*INPUT RECORDS*:
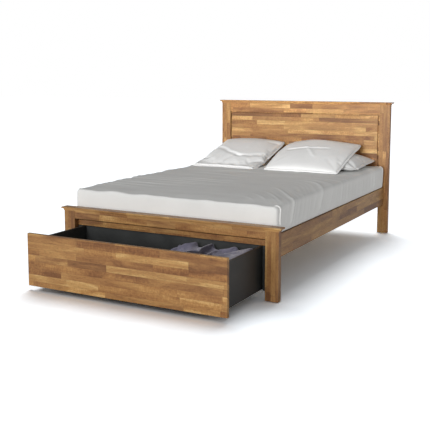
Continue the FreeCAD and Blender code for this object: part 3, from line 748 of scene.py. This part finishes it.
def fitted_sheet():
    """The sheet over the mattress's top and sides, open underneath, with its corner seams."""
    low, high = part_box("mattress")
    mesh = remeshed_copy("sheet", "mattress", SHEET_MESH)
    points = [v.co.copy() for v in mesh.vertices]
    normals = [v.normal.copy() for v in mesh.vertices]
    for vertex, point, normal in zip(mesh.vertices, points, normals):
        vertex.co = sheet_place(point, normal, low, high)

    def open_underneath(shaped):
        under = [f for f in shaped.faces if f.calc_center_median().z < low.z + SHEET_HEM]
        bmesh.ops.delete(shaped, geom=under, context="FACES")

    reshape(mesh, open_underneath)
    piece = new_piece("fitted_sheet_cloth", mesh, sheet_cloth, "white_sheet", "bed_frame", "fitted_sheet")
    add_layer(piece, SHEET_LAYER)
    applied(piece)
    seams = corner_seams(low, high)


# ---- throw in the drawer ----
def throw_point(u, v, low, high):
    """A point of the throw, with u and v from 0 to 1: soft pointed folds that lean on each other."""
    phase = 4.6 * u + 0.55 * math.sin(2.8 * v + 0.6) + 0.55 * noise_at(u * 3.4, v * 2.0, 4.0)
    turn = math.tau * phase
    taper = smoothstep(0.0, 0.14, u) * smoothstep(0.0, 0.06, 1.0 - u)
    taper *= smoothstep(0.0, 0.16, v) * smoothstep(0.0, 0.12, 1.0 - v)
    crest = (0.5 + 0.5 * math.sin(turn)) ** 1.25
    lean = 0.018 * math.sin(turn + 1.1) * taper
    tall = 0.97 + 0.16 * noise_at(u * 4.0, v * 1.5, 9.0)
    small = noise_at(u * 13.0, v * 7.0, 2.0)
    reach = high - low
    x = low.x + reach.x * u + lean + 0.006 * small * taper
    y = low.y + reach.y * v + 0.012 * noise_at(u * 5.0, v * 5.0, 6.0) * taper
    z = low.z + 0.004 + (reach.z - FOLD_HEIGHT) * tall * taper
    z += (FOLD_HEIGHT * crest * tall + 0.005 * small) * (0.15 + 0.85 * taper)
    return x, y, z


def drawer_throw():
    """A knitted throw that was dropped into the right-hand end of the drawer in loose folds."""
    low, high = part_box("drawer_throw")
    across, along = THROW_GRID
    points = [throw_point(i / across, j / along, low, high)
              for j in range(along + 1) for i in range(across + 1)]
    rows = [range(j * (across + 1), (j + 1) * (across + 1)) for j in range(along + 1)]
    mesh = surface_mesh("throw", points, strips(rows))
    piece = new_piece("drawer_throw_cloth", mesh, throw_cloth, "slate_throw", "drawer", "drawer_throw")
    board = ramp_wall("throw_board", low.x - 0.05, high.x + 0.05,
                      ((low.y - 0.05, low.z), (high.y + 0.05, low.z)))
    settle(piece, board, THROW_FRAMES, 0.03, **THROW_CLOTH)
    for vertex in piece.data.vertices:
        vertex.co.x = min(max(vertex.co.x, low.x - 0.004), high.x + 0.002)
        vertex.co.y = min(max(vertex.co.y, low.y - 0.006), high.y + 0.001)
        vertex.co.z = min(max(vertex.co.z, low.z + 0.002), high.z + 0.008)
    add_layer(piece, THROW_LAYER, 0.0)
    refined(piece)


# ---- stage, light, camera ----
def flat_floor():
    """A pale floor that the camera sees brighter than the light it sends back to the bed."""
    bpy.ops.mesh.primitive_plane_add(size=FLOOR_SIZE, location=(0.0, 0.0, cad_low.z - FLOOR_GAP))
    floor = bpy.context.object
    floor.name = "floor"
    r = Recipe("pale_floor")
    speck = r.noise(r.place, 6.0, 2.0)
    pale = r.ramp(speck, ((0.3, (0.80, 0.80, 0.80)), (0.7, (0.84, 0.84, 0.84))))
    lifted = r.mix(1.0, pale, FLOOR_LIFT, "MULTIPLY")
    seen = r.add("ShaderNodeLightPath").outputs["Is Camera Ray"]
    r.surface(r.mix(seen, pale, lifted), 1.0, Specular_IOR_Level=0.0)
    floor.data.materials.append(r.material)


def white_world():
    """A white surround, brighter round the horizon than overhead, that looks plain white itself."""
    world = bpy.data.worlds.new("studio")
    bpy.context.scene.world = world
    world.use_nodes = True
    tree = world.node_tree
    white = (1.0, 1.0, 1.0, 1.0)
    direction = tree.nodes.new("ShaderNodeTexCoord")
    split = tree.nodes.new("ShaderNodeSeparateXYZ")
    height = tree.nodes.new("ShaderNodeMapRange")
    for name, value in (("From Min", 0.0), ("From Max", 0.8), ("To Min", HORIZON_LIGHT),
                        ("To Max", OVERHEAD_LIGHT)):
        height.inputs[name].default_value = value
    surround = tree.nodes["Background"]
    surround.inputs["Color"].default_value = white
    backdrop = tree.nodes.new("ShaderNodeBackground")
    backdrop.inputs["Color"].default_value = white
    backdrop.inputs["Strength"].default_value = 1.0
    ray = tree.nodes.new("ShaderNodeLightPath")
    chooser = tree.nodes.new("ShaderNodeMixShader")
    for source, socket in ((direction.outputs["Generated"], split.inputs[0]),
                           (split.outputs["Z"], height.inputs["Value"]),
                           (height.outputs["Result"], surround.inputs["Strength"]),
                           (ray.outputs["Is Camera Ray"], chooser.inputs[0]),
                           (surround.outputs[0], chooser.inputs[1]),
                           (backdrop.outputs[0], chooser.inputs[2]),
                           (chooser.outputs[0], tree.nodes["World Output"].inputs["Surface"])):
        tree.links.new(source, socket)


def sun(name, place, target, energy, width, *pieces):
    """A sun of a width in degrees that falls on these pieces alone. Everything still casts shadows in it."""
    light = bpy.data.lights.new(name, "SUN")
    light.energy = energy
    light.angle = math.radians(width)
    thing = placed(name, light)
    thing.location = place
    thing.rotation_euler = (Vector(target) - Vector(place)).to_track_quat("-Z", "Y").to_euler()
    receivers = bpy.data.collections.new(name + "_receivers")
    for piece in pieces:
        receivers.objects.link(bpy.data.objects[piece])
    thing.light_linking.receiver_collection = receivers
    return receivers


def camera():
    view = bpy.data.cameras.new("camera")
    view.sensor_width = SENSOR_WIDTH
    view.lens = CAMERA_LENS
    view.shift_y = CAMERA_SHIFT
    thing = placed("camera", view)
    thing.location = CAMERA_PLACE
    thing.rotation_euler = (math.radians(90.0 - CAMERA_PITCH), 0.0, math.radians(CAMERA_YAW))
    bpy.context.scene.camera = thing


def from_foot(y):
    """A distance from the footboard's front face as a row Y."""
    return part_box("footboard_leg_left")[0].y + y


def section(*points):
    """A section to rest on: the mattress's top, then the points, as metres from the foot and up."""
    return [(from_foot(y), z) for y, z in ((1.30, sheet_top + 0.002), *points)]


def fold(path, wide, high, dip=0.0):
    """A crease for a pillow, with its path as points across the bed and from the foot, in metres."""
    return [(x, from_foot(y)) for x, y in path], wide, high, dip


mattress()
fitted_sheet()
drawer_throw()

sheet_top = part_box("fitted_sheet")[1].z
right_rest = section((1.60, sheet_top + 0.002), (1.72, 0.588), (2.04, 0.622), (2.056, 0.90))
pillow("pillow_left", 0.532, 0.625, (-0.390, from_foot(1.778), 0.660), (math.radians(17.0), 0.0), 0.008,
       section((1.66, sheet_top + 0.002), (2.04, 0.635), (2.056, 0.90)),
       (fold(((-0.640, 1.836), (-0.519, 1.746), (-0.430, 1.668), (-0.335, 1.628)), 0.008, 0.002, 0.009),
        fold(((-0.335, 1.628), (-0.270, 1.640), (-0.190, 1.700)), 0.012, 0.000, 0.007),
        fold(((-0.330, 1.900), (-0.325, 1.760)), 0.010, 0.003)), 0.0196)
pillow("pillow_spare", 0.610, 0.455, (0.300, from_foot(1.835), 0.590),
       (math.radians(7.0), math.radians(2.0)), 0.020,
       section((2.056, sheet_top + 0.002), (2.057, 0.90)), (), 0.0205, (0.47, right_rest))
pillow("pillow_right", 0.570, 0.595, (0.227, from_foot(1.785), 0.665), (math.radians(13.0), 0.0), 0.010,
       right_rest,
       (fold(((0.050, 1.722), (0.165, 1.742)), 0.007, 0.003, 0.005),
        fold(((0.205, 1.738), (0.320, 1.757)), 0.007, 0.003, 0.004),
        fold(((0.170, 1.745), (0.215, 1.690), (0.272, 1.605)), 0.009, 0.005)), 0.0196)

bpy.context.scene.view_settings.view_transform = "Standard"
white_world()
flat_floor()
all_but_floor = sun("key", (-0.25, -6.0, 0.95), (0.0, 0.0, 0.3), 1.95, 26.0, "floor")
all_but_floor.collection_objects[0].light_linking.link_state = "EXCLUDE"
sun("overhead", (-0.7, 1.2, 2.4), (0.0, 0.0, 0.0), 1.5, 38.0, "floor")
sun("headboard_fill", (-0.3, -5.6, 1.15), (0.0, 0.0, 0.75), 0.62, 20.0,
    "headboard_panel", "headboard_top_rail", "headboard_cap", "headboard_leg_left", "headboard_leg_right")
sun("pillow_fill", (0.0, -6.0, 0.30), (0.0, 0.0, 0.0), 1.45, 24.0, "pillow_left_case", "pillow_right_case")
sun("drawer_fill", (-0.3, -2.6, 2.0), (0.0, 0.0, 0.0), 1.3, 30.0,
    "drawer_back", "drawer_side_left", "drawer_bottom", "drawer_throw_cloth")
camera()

--

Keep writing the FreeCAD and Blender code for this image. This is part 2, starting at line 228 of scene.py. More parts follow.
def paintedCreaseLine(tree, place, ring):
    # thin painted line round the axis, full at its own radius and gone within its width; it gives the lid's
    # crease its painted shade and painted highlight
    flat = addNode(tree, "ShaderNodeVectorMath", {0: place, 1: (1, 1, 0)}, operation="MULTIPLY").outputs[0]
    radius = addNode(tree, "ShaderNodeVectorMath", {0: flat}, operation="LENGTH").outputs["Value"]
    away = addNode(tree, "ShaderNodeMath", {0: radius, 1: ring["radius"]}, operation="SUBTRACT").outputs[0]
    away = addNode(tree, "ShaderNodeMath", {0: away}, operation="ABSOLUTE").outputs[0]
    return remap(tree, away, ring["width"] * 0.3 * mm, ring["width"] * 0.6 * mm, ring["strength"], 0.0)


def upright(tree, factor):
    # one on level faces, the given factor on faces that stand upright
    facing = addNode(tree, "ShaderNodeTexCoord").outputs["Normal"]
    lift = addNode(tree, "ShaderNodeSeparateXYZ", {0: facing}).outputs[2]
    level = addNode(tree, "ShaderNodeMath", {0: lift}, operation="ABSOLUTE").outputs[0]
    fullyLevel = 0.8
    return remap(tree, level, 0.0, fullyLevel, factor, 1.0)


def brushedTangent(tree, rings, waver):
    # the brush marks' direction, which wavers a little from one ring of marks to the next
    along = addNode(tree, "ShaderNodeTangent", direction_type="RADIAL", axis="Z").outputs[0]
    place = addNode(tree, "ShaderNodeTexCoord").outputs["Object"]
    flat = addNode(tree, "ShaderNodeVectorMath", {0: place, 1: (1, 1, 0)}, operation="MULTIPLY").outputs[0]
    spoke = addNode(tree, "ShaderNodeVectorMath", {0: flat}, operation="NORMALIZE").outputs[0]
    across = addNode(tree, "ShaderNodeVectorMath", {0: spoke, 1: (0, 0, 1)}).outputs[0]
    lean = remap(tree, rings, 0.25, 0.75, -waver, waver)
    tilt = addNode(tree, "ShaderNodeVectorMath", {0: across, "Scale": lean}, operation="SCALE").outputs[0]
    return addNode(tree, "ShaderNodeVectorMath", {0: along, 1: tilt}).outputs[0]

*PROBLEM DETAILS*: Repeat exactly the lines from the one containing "Continue the FreeCAD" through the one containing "seams = corner_seams(low, high)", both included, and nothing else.

*RESPONSE TO THE EXERCISE*:
Continue the FreeCAD and Blender code for this object: part 3, from line 748 of scene.py. This part finishes it.
def fitted_sheet():
    """The sheet over the mattress's top and sides, open underneath, with its corner seams."""
    low, high = part_box("mattress")
    mesh = remeshed_copy("sheet", "mattress", SHEET_MESH)
    points = [v.co.copy() for v in mesh.vertices]
    normals = [v.normal.copy() for v in mesh.vertices]
    for vertex, point, normal in zip(mesh.vertices, points, normals):
        vertex.co = sheet_place(point, normal, low, high)

    def open_underneath(shaped):
        under = [f for f in shaped.faces if f.calc_center_median().z < low.z + SHEET_HEM]
        bmesh.ops.delete(shaped, geom=under, context="FACES")

    reshape(mesh, open_underneath)
    piece = new_piece("fitted_sheet_cloth", mesh, sheet_cloth, "white_sheet", "bed_frame", "fitted_sheet")
    add_layer(piece, SHEET_LAYER)
    applied(piece)
    seams = corner_seams(low, high)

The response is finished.